The Greeks built their underworld out of this very word. Ruth Padel traces the name of the death-god to the act of not-seeing: Hades “can also be spelled ‘Haides’ or ‘Aides,’ and the Greeks related it to a-idein (‘to not-see’), a-ides (‘unseen’)” (Padel, In and Out of the Mind, 1994). To go invisible, in this grammar, is to go toward Hades. Jean-Pierre Vernant makes the equation flat: “Death, or Hades, is precisely the invisible (aides), and what the Greeks call the ‘helmet of Hades,’ the kune, makes the wearer invisible. The dead are figures ‘clothed in night’” (Vernant, Myth and Thought Among the Greeks, 1983). The dead are not absent; they are unseen — present in another register, watering-thirsty, whispering.

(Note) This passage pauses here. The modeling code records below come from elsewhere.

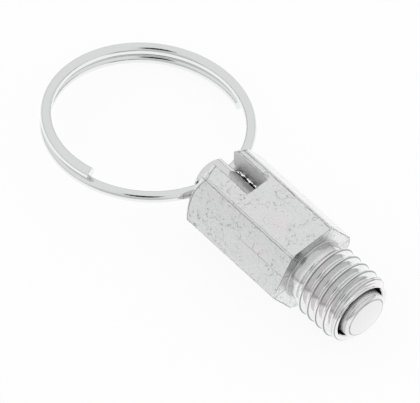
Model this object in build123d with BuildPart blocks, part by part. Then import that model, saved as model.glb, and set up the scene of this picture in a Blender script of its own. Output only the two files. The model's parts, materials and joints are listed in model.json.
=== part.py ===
from build123d import *
import math
import os

# Locking bolt: a spring-loaded plunger in a hex sleeve that screws into a panel. A split ring
# through the rod pulls the plunger back. Turned across the slot, the ring rests on the two
# ears at the rear of the sleeve and holds the nose in; turned in line with the slot, it would
# drop in and let the spring push the nose out.
#
# Frame: +X along the bolt towards the nose, +Z up, origin on the axis at the shoulder between
# hex and thread. The bolt lies on a flat of the hex, with its slotted flat on top.

# ---- driving dimensions, millimetres and degrees ----

# sleeve
hex_across_flats = 14.0
hex_length = 20.7
hex_edge_radius = 0.3
hex_end_face_diameter = 13.2
hex_end_chamfer_angle = 45
thread_diameter = 12.0
thread_length = 10.8
thread_end_chamfer = 0.8
relief_diameter = 10.3
relief_width = 2.0
bore_diameter = 9.0
bore_mouth_chamfer = 0.25
bore_rear_chamfer = 0.7
spring_seat_depth = 9.0
slot_width = 4.1
slot_depth = 7.65
slot_offset = 0.8
slot_corner_radius = 0.3

# plunger
nose_diameter = 8.0
nose_length = 1.25
nose_chamfer_width = 0.75
nose_chamfer_depth = 0.3
collar_clearance = 0.1
collar_length = 3.0
collar_front_depth = 9.3
collar_edge_chamfer = 0.3
rod_diameter = 6.3
rod_clearance = 0.15
rod_end_chamfer = 0.4
rod_end_length = 1.7
plunger_roll = 10.4

# spring
spring_wire = 0.9
spring_mean_diameter = 7.5
spring_turns = 5.5
spring_wire_sides = 8

# split ring
ring_mean_diameter = 31.3
ring_wire_diameter = 1.85
ring_wire_sides = 10
ring_coil_gap = 0.05
ring_first_end_angle = 72
ring_last_end_angle = 283
ring_lowest_angle = 120
ring_side_offset = 0.48
ring_ear_clearance = 0.1
ring_floor_clearance = 0.03
eye_clearance = 0.3

# ---- sizes that follow ----

sleeve_rear = -hex_length
hex_corner_radius = hex_across_flats / 2 / math.cos(math.radians(30))
hex_end_chamfer = hex_corner_radius - hex_end_face_diameter / 2
hex_end_chamfer_length = hex_end_chamfer * math.tan(math.radians(hex_end_chamfer_angle))
rod_bore_diameter = rod_diameter + 2 * rod_clearance
relief_slope = (thread_diameter - relief_diameter) / 2

nose_tip = thread_length + nose_length
collar_front = thread_length - collar_front_depth
collar_rear = collar_front - collar_length
collar_diameter = bore_diameter - 2 * collar_clearance
eye_x = sleeve_rear - ring_wire_diameter / 2 - ring_ear_clearance
rod_end = eye_x - rod_end_length
eye_diameter = ring_wire_diameter + 2 * eye_clearance

spring_front = collar_rear
spring_rear = -spring_seat_depth
spring_length = spring_front - spring_rear

ring_radius = ring_mean_diameter / 2
ring_pitch = ring_wire_diameter + ring_coil_gap
ring_turns = (360 + ring_last_end_angle - ring_first_end_angle) / 360
ring_start_drop = ring_pitch * (360 - ring_first_end_angle) / 360

# The wire bows across the rod, so the ring sits forward of the eye's axis by half the bow.
ring_bow = (rod_diameter / 2 + ring_side_offset) ** 2 / ring_mean_diameter
eye_to_ring = ring_radius - ring_bow / 2

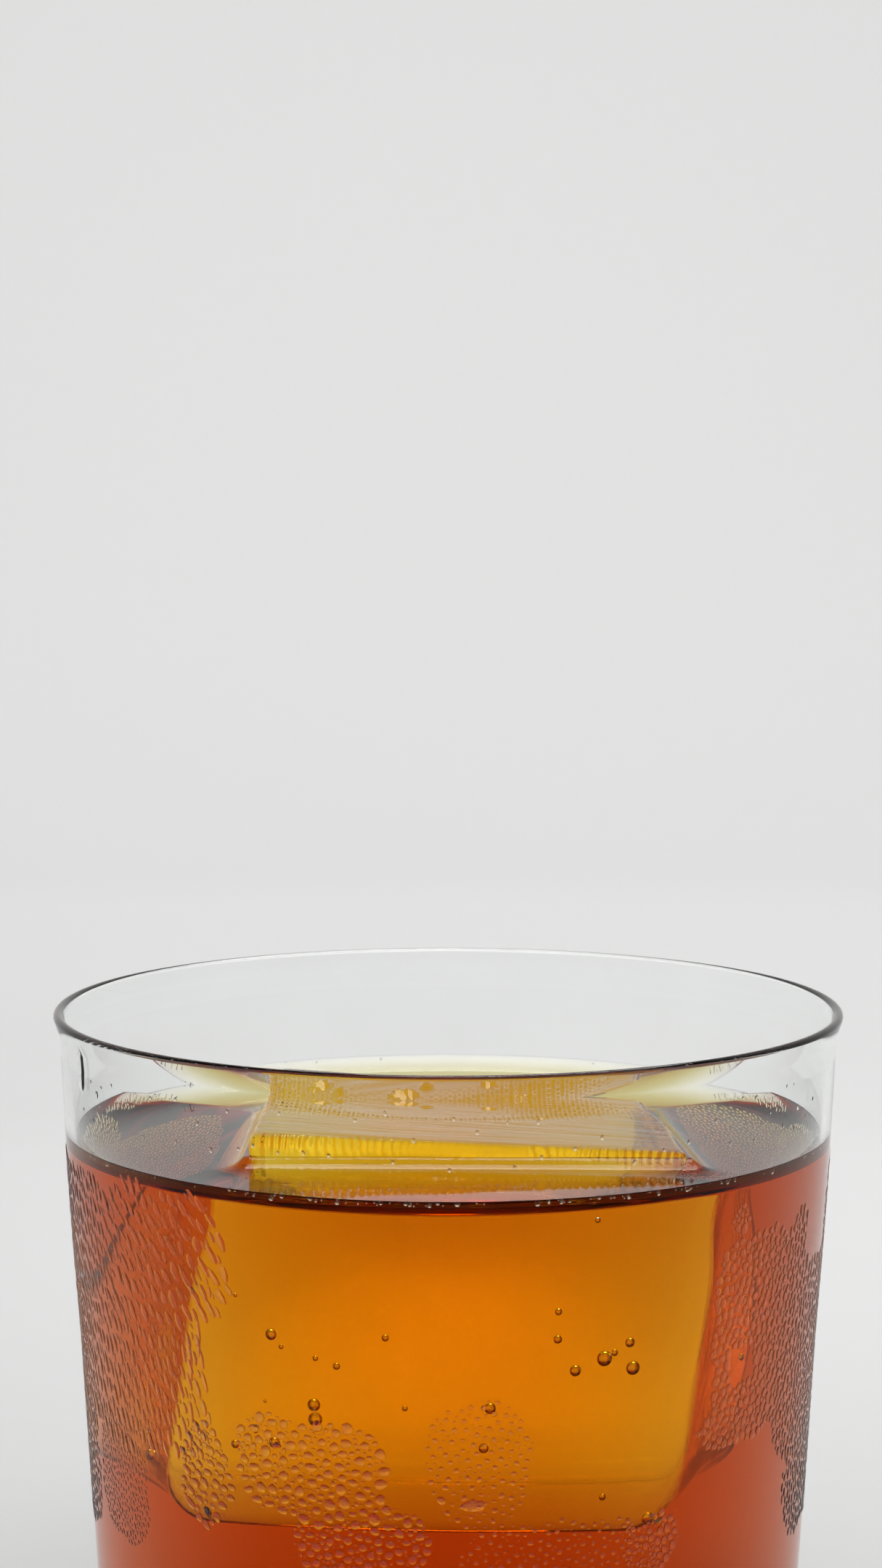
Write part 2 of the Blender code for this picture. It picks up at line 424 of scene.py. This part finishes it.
def turned(profile, segments):
    """Vertices and faces of a turned shape, from a half section that starts on the axis. The shape is
    closed where the section ends on the axis too."""
    closed = profile[-1][0] == 0.0
    rings = profile[1:-1] if closed else profile[1:]
    vertices = [(0.0, 0.0, profile[0][1])]
    for x, z in rings:
        for i in range(segments):
            angle = math.tau * i / segments
            vertices.append((x * math.sin(angle), -x * math.cos(angle), z))
    last_ring = 1 + (len(rings) - 1) * segments
    faces = []
    for i in range(segments):
        j = (i + 1) % segments
        faces.append((0, 1 + i, 1 + j))
        for low in range(1, last_ring, segments):
            high = low + segments
            faces.append((low + i, high + i, high + j, low + j))
        if closed:
            faces.append((last_ring + i, len(vertices), last_ring + j))
    if closed:
        vertices.append((0.0, 0.0, profile[-1][1]))
    return vertices, faces


def dent(x, y, shape):
    """Depth at x, y of an oval hollow with a ragged edge."""
    centre_x, centre_y, half_x, half_y, depth = shape
    share = ((x - centre_x) / half_x) ** 2 + ((y - centre_y) / half_y) ** 2
    share *= 1.0 + PIT_RAGGED * np.sin(math.tau * x / PIT_RAG_SIZE) * np.cos(math.tau * y / PIT_RAG_SIZE)
    return depth * np.exp(-share * share)


def melt_depth(x, y):
    """Depth at x, y of the melt hollow and the pits in the top of the block."""
    return sum(dent(x, y, shape) for shape in (HOLLOW, *PITS))


def on_block(unit, grow):
    """Points of the unit cube's surface moved onto the ice block, with each face out by grow."""
    height = (unit[:, 2:3] + 1.0) / 2.0
    edge = ICE_EDGE_BOTTOM + (ICE_EDGE_TOP - ICE_EDGE_BOTTOM) * height
    flat = unit * ICE_HALF
    core = np.clip(flat, -ICE_HALF + edge, ICE_HALF - edge)
    away = flat - core
    length = np.linalg.norm(away, axis=1, keepdims=True)
    block = (core + edge * away / np.maximum(length, NEAR_ZERO)) / ICE_HALF * (1.0 + grow / ICE_HALF)
    left, right = (1.0 - block[:, 0]) / 2.0, (1.0 + block[:, 0]) / 2.0
    front, back = (1.0 - block[:, 1]) / 2.0, (1.0 + block[:, 1]) / 2.0
    down, up = (1.0 - block[:, 2]) / 2.0, (1.0 + block[:, 2]) / 2.0
    shares = (left * front, right * front, right * back, left * back)
    place = np.zeros_like(unit)
    for share, high, low in zip(shares, ICE_TOP, ICE_BOTTOM):
        place += (share * up)[:, None] * np.array(high) + (share * down)[:, None] * np.array(low)
    x, y, z = place.T
    along = np.sin(math.tau * (x / WAVE_X + z / WAVE_Z))
    across = np.cos(math.tau * (y / WAVE_Y - z / WAVE_LEAN))
    wave = WAVE_HEIGHT * along * across
    notch = NOTCH_DEPTH * np.exp(-(((z - NOTCH_HEIGHT) / NOTCH_REACH) ** 2))
    place[:, 0] += wave * np.abs(unit[:, 0]) - notch * unit[:, 0]
    place[:, 1] += wave * np.abs(unit[:, 1]) - notch * unit[:, 1]
    place[:, 2] += LEVEL - np.maximum(0.0, unit[:, 2]) ** MELT_FADE * melt_depth(x, y)
    return place


def relief(unit, place):
    """Adds the fine relief to points of the block, given also as points of the unit cube."""
    below = np.maximum(0.0, (1.0 - unit[:, 2]) * ICE_HALF[2])
    from_left = np.maximum(0.0, (1.0 + unit[:, 0]) * ICE_HALF[0])
    from_front = np.maximum(0.0, (1.0 + unit[:, 1]) * ICE_HALF[1])
    for i in np.nonzero(below < RELIEF_HEIGHT)[0]:
        x, y, z = place[i]
        if from_front[i] < TOOTH_REACH:
            wander = TOOTH_WANDER * noise.noise(Vector((x, y, 0.0)) / TOOTH_WANDER_LENGTH)
            varied = noise.noise(Vector((x, 0.0, OTHER_NOISE)) / TOOTH_VARIATION_LENGTH)
            size = TOOTH_MEAN + TOOTH_VARIATION * varied
            tooth = 0.5 + 0.5 * math.cos(math.tau * (x / TOOTH_WIDTH + wander))
            fade = math.exp(-(((below[i] + from_front[i]) / TOOTH_LENGTH) ** 2))
            place[i, 1] += TOOTH_DEPTH * size * tooth * fade
            place[i, 2] -= TOOTH_DEPTH * size * tooth * fade
        if from_left[i] < CRINKLE_REACH:
            crinkle = noise.noise(Vector((x, y, z)) / CRINKLE_SIZE)
            fade = math.exp(-(((below[i] + from_left[i]) / CRINKLE_FADE) ** 2))
            place[i, 0] += CRINKLE_DEPTH * crinkle * fade
            place[i, 2] -= CRINKLE_DEPTH * abs(crinkle) * fade
        if below[i] < ON_TOP:
            leaned = y + RIDGE_LEAN * x
            ridge = noise.noise(Vector((x / RIDGE_LENGTH, leaned / RIDGE_WIDTH, 0.0)))
            place[i, 2] += RIDGE_HEIGHT * (1.0 - 2.0 * abs(ridge))
    return place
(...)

This is why the cap of invisibility is the death-god’s own attribute, lent out like a wound. R. B. Onians gathers the philology: the skin-bonnet of Hades “rendered him upon whom it was placed invisible (cf. the explanation of ‘Aidēs as ‘Unseen One’),” and Homer repeatedly shows “a hero as rendered invisible by some god, while moving amongst his fellows, by being wrapped in cloud, which apparently was itself not seen” (Onians, The Origins of European Thought, 1988). Walter Burkert confirms the cult-grammar in a single line: “a helmet which makes the wearer invisible is called a ‘helmet of Hades’” (Burkert, Greek Religion, 1977). To be unseen among your fellows is precisely the hero’s god-given camouflage and the dead man’s condition at once. The image holds both: protection and erasure wear the same cloud.
So the differentiating question is what your invisibility is for. Are you wrapped in the cloud so you can move untouched through a danger — or have you simply slipped under the helmet of the dead, present and speaking and unregistered by anyone alive?

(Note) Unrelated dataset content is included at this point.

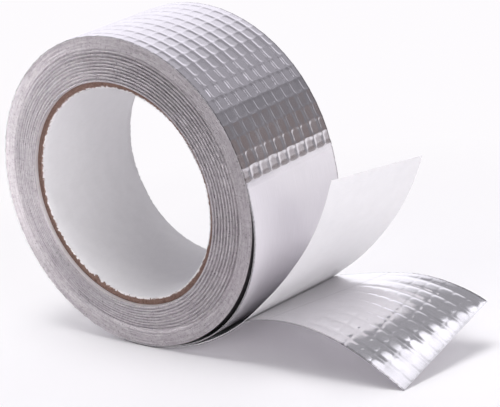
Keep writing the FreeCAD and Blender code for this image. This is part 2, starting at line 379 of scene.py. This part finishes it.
def remap(tree, value, low, high, to_low, to_high):
    ramp = node(tree, "ShaderNodeMapRange")
    for key, number in (("From Min", low), ("From Max", high), ("To Min", to_low), ("To Max", to_high)):
        ramp.inputs[key].default_value = number
    tree.links.new(value, ramp.inputs["Value"])
    return ramp.outputs["Result"]


def math_node(tree, operation, first, second=None):
    n = node(tree, "ShaderNodeMath", operation=operation)
    for socket, value in zip(n.inputs, (first, second)):
        if isinstance(value, (int, float)):
            socket.default_value = value
        elif value is not None:
            tree.links.new(value, socket)
    return n.outputs["Value"]


def mix_colour(tree, factor, low, high):
    mix = node(tree, "ShaderNodeMix", data_type="RGBA")
    tree.links.new(factor, mix.inputs[0])
    for index, value in ((6, low), (7, high)):
        if isinstance(value, tuple):
            mix.inputs[index].default_value = (*value, 1)
        else:
            tree.links.new(value, mix.inputs[index])
    return mix.outputs[2]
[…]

Depth psychology takes the second possibility and turns it, surprisingly, into a faculty. James Hillman, descending into exactly this terrain, insists that the underworld’s images are not gone but differently perceived: “Underworld images are nonetheless visible, but only to what is invisible in us. The invisible is perceived by means of the invisible, that is, psyche” (Hillman, The Dream and the Underworld, 1979). On this reading, the dream of being unseen is not only a report of neglect; it can be an initiation into a mode of seeing that the daylight ego cannot manage — “less willed and directed,” a sideways look, “a perception of perception.” What is invisible in you is the very organ that reads the dream.
Hillman pushes the point into vocation. The unseen is not empty; it is populated. “To see the angel in the malady requires an eye for the invisible, a certain blinding of one eye and an opening of the other to elsewhere” (Hillman, The Soul’s Code, 1996). Behind the visible life stands the daimon, and “these hard-to-change lines of fate are like the fingerprints of the daimon.” The dream that strips your visibility may be asking you to stop performing for the seen world long enough to notice what has been steering you unseen the whole time. Robert Sardello extends the same charge to the things around us, which suffer their own invisibility: a building seen “through the powers of the soul” is “a being whose subjectivity has been suppressed,” showing “feelings of isolation, loss of speech, absence of relation with others” (Sardello, Facing the World with Soul, 1992). The unseen, in this lineage, is not a void to be filled with recognition. It is a presence waiting to be perceived by the right instrument.
And then there is the invisibility that is not initiation but survival. Judith Herman, working from the testimony of abused children, describes the body’s oldest strategy for a danger it cannot escape: the child learns “to become as inconspicuous as possible and to avoid attracting attention” by “freezing in place, crouching, rolling up in a ball, or keeping their face expressionless” — the “frozen watchfulness” of the unsafe home (Herman, Trauma and Recovery, 1992). Here disappearing is not a gift from a god; it is a child’s last defense, the choice to vanish before being struck. If the invisibility in your dream comes wrapped in dread rather than freedom — if you are unseen and relieved to be unseen — the image may be remembering a time when being noticed was the danger, and the safest thing a small body could do was not be there.
So the dream is not telling you that you are insignificant. It is asking what your unseenness is doing. The same cloud that hides the hero hides the dead; the same blindness that loses you to the world opens the eye that sees the daimon; the same vanishing that protected a frightened child can keep an adult from ever being met. The question the image holds open is not why won’t they see me — it is what am I when I am not being seen, and whether you are ready to be perceived by the one faculty, in you, that was made to see in the dark.